• _DATA SHOWN_
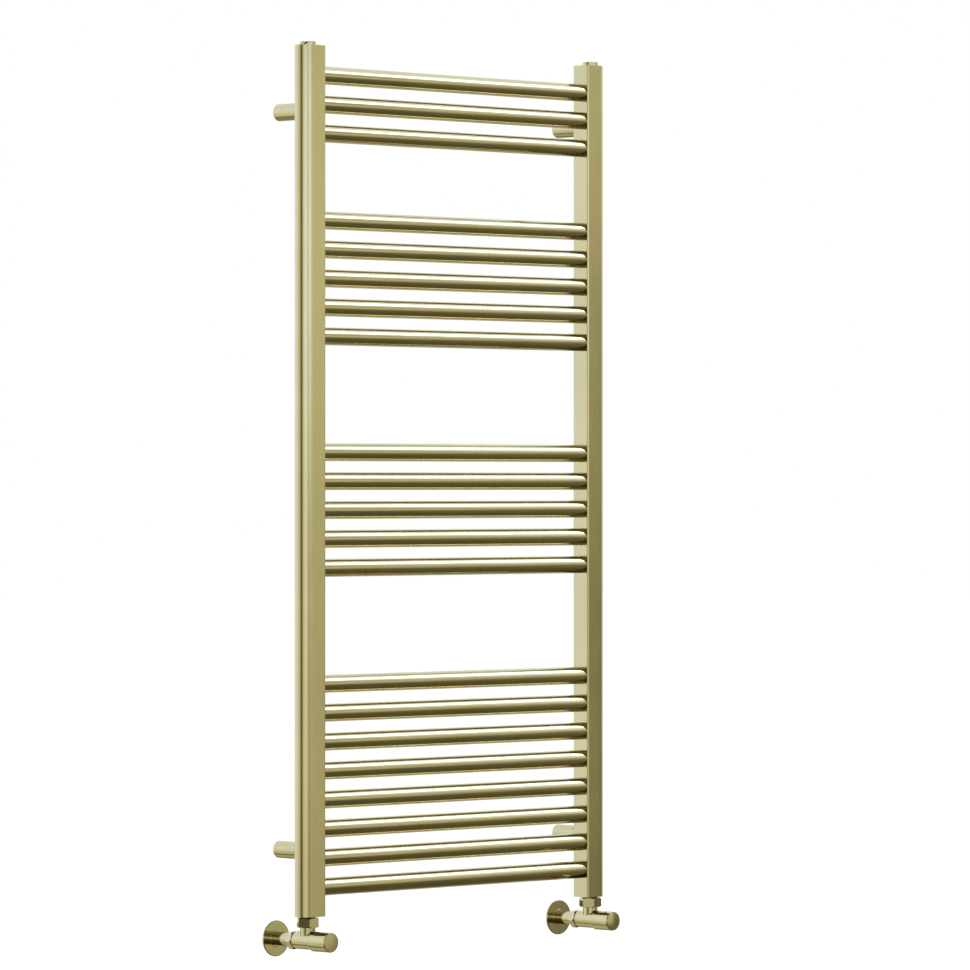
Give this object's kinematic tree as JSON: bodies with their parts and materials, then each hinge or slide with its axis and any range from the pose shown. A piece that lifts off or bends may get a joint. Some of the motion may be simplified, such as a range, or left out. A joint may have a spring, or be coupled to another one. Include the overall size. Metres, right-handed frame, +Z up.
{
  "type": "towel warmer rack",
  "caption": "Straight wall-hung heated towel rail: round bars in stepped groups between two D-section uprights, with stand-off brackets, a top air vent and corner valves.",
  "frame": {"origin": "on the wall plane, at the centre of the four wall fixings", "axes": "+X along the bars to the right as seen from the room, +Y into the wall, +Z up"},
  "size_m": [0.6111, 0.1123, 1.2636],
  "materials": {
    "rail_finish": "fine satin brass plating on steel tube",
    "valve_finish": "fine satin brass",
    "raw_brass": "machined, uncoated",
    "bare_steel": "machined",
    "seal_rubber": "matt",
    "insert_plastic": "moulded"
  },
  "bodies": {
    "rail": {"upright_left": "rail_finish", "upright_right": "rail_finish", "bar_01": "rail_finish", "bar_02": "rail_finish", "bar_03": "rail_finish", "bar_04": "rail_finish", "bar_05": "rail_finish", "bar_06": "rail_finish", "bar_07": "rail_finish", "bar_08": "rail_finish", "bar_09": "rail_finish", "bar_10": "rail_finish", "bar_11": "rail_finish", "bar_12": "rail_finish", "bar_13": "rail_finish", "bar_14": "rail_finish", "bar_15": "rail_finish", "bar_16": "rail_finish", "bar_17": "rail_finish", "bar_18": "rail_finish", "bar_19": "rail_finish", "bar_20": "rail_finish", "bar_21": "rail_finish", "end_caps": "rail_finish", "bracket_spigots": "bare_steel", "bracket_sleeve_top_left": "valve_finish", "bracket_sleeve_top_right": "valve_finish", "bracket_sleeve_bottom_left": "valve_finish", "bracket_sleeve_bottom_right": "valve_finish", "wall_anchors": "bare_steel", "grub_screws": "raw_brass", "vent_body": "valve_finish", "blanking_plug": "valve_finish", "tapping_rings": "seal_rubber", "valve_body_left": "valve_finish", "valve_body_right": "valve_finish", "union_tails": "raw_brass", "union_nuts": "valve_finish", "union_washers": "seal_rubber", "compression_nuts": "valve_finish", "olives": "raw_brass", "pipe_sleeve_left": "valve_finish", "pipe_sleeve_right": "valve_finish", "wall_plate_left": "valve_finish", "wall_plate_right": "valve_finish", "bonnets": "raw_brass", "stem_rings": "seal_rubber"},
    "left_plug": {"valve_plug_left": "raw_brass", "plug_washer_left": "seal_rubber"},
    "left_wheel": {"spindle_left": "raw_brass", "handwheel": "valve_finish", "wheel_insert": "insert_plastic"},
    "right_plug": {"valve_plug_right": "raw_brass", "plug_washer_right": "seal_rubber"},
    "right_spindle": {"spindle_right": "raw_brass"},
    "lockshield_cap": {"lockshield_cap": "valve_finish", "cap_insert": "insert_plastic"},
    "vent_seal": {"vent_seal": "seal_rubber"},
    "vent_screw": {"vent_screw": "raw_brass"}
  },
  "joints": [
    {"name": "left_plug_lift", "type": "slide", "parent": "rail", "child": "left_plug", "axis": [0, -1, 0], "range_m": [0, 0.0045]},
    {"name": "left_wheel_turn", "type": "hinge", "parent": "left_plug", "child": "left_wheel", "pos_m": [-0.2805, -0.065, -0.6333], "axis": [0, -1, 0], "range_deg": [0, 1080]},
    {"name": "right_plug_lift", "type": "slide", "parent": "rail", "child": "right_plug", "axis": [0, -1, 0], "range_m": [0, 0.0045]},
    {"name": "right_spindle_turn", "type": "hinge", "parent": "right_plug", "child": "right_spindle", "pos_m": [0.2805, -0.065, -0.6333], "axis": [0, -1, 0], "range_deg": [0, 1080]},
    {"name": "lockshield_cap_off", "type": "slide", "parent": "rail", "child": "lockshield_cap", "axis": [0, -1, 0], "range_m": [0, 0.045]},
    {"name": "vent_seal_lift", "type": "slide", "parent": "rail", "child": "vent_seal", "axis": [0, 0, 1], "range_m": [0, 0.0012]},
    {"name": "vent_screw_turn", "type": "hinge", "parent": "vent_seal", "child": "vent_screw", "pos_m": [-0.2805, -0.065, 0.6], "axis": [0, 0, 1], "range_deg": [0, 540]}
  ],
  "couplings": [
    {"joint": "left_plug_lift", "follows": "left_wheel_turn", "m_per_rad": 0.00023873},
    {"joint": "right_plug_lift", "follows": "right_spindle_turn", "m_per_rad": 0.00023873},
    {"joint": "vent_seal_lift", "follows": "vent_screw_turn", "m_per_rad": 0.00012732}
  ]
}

• _TASK OBJECTIVE_
Quote each line of the listing above exactly.

• _ANSWER TO THE PROBLEM_
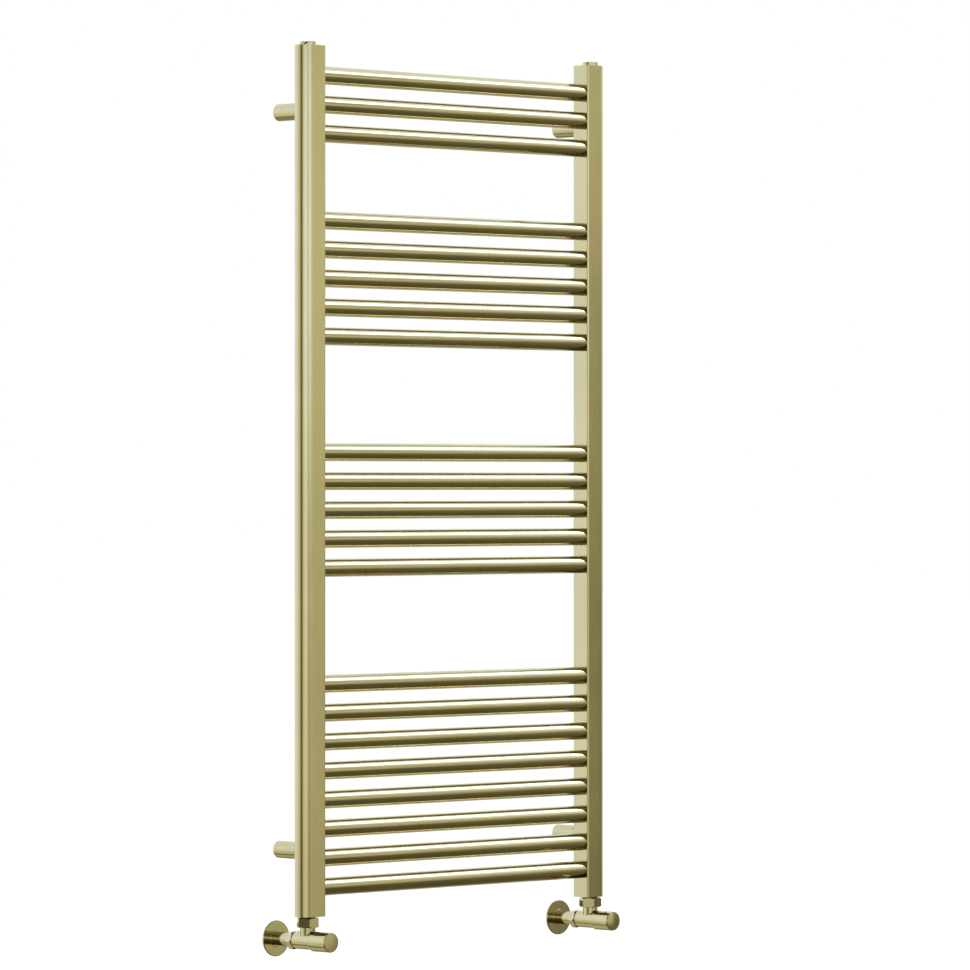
Give this object's kinematic tree as JSON: bodies with their parts and materials, then each hinge or slide with its axis and any range from the pose shown. A piece that lifts off or bends may get a joint. Some of the motion may be simplified, such as a range, or left out. A joint may have a spring, or be coupled to another one. Include the overall size. Metres, right-handed frame, +Z up.
{
  "type": "towel warmer rack",
  "caption": "Straight wall-hung heated towel rail: round bars in stepped groups between two D-section uprights, with stand-off brackets, a top air vent and corner valves.",
  "frame": {"origin": "on the wall plane, at the centre of the four wall fixings", "axes": "+X along the bars to the right as seen from the room, +Y into the wall, +Z up"},
  "size_m": [0.6111, 0.1123, 1.2636],
  "materials": {
    "rail_finish": "fine satin brass plating on steel tube",
    "valve_finish": "fine satin brass",
    "raw_brass": "machined, uncoated",
    "bare_steel": "machined",
    "seal_rubber": "matt",
    "insert_plastic": "moulded"
  },
  "bodies": {
    "rail": {"upright_left": "rail_finish", "upright_right": "rail_finish", "bar_01": "rail_finish", "bar_02": "rail_finish", "bar_03": "rail_finish", "bar_04": "rail_finish", "bar_05": "rail_finish", "bar_06": "rail_finish", "bar_07": "rail_finish", "bar_08": "rail_finish", "bar_09": "rail_finish", "bar_10": "rail_finish", "bar_11": "rail_finish", "bar_12": "rail_finish", "bar_13": "rail_finish", "bar_14": "rail_finish", "bar_15": "rail_finish", "bar_16": "rail_finish", "bar_17": "rail_finish", "bar_18": "rail_finish", "bar_19": "rail_finish", "bar_20": "rail_finish", "bar_21": "rail_finish", "end_caps": "rail_finish", "bracket_spigots": "bare_steel", "bracket_sleeve_top_left": "valve_finish", "bracket_sleeve_top_right": "valve_finish", "bracket_sleeve_bottom_left": "valve_finish", "bracket_sleeve_bottom_right": "valve_finish", "wall_anchors": "bare_steel", "grub_screws": "raw_brass", "vent_body": "valve_finish", "blanking_plug": "valve_finish", "tapping_rings": "seal_rubber", "valve_body_left": "valve_finish", "valve_body_right": "valve_finish", "union_tails": "raw_brass", "union_nuts": "valve_finish", "union_washers": "seal_rubber", "compression_nuts": "valve_finish", "olives": "raw_brass", "pipe_sleeve_left": "valve_finish", "pipe_sleeve_right": "valve_finish", "wall_plate_left": "valve_finish", "wall_plate_right": "valve_finish", "bonnets": "raw_brass", "stem_rings": "seal_rubber"},
    "left_plug": {"valve_plug_left": "raw_brass", "plug_washer_left": "seal_rubber"},
    "left_wheel": {"spindle_left": "raw_brass", "handwheel": "valve_finish", "wheel_insert": "insert_plastic"},
    "right_plug": {"valve_plug_right": "raw_brass", "plug_washer_right": "seal_rubber"},
    "right_spindle": {"spindle_right": "raw_brass"},
    "lockshield_cap": {"lockshield_cap": "valve_finish", "cap_insert": "insert_plastic"},
    "vent_seal": {"vent_seal": "seal_rubber"},
    "vent_screw": {"vent_screw": "raw_brass"}
  },
  "joints": [
    {"name": "left_plug_lift", "type": "slide", "parent": "rail", "child": "left_plug", "axis": [0, -1, 0], "range_m": [0, 0.0045]},
    {"name": "left_wheel_turn", "type": "hinge", "parent": "left_plug", "child": "left_wheel", "pos_m": [-0.2805, -0.065, -0.6333], "axis": [0, -1, 0], "range_deg": [0, 1080]},
    {"name": "right_plug_lift", "type": "slide", "parent": "rail", "child": "right_plug", "axis": [0, -1, 0], "range_m": [0, 0.0045]},
    {"name": "right_spindle_turn", "type": "hinge", "parent": "right_plug", "child": "right_spindle", "pos_m": [0.2805, -0.065, -0.6333], "axis": [0, -1, 0], "range_deg": [0, 1080]},
    {"name": "lockshield_cap_off", "type": "slide", "parent": "rail", "child": "lockshield_cap", "axis": [0, -1, 0], "range_m": [0, 0.045]},
    {"name": "vent_seal_lift", "type": "slide", "parent": "rail", "child": "vent_seal", "axis": [0, 0, 1], "range_m": [0, 0.0012]},
    {"name": "vent_screw_turn", "type": "hinge", "parent": "vent_seal", "child": "vent_screw", "pos_m": [-0.2805, -0.065, 0.6], "axis": [0, 0, 1], "range_deg": [0, 540]}
  ],
  "couplings": [
    {"joint": "left_plug_lift", "follows": "left_wheel_turn", "m_per_rad": 0.00023873},
    {"joint": "right_plug_lift", "follows": "right_spindle_turn", "m_per_rad": 0.00023873},
    {"joint": "vent_seal_lift", "follows": "vent_screw_turn", "m_per_rad": 0.00012732}
  ]
}